Comparative Politics
European Politics
Institutions
Parliaments
Political Competition
Michael Koss
Leuphana Universität Lüneburg
Michael Koss
Leuphana Universität Lüneburg

Abstract

Control of the parliamentary agenda can be regarded as a necessary condition for exercising political power. This contribution challenges the assumption that party system properties determine the degree to which the parliamentary agenda is centralized. As party systems and parliaments are co-evolving in democratizing polities, it suggests to focus on the abstract rationales actors follow in parliamentary reforms. Three such rationales can be differentiated and operationalized in a typological theory: First, maintaining parliamentary efficiency, which is a necessary condition for all regimes of agenda control. The two other rationales serve as sufficient conditions and explain why agenda control is decentralized or centralized. While the aim to increase parliamentary legitimacy forbids attempts to privilege simple majorities with respect to setting the parliamentary agenda, a stress on parliamentary effectiveness allows for exactly this.
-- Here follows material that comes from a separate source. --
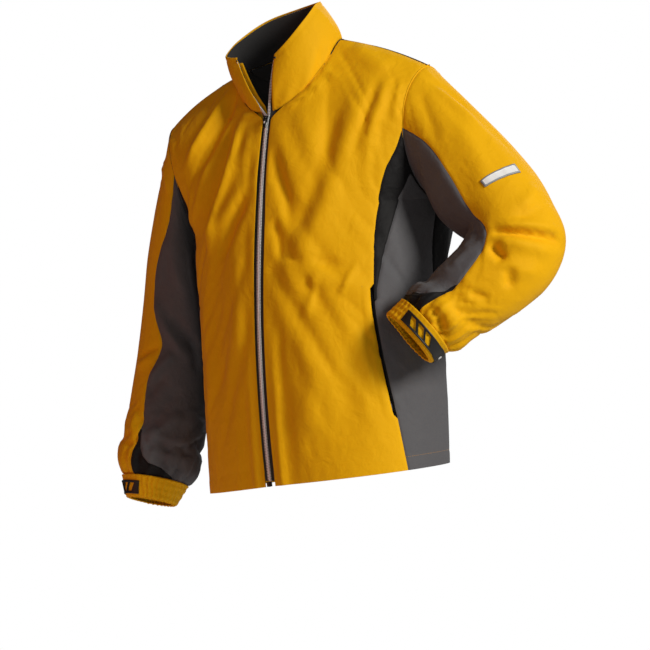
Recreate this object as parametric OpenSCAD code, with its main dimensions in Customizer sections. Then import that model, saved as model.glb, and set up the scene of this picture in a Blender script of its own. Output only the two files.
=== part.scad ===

This is demonstrated in a process tracing of attempts to reform the parliamentary agenda in two pathway cases, the United Kingdom and Germany, during the initial phase of democratization in the late 19th century. Establishing parliamentary legitimacy needs to precede (and hence is a sufficient condition for) any centralization of the parliamentary agenda. Consequently, a ‘legitimate secret’ explains why a closure of debates could be introduced in the United Kingdom, whereas sustained emphasis on the discussion of bills prevented any centralization of the parliamentary agenda in Germany. This finding illustrates the need to pay more attention to the temporalities underlying processes of democratization.